Each letter is detailed by a small character. For example "a" is a small right triangle with the right angle on the top right, and "b" is a single dot. It also has several other more foreign letters, totaling to an alphabet of 34 letters, as well as a numerical system that is moderately similar to the modern arabic numerical system.

Phonology

This language is described as sounding harsh, guttural, and loud, with numerous sounds literally unpronounceable by any modern species, as it was designed to be spoken by the great ancient dragons. Samples created of it and spoken by Gareth in studies attribute it to having sounds such as a deep clicking noise only producible by a special organ dragons have in the backs of their throats to use their breath  weapons or loud roaring noises created with their enormous lungs.

Morphology

In writing, it looks incredibly complex, with detailed characters that can mean entire sentences. It is said to look very beautiful, but very difficult to read, write, and learn.
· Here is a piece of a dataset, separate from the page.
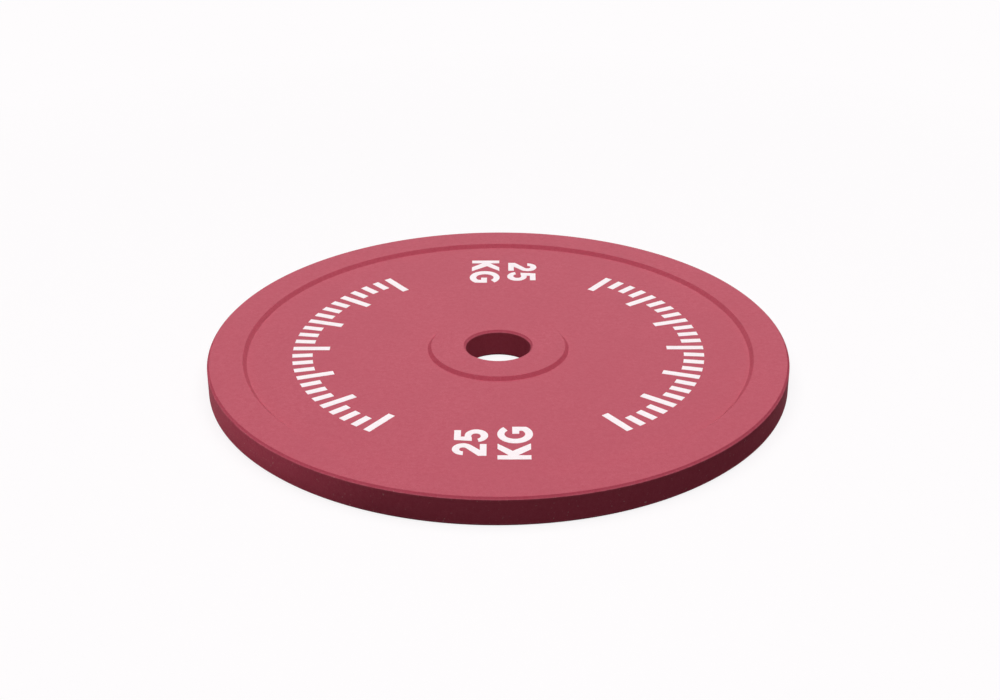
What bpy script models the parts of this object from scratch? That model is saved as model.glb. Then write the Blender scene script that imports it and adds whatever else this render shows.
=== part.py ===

Structurally, it mostly contains lines, dots, and very simple shapes like squares and triangles, but arranged into complex patterns that form its characters.

Syntax

Typically sentences are quite short, but able to convey a large amount of meaning through the short words. The words somewhat blend into each other to form more complex meanings and connotations within the words.

Tenses

Ancient Draconic has numerous tenses, including present, future, past, future specific, past specific, far past, far future, theoretical future, theoretical past, and theoretical present that all have unique conjugations and grammar rules surrounding them. However, most future tenses have similar conjugations, and the same goes for both past and present tenses.

Adjective Order

When written, the adjective is placed in the same character as the noun, creating a compound word that both details the noun and the nouns descriptors. When spoken, the adjective is placed before the noun.

Structural Markers

A marker similar to an apostrophe is used in place of a period, and slight alterations to it are made to symbolize things like exclamation, accents, and question marks.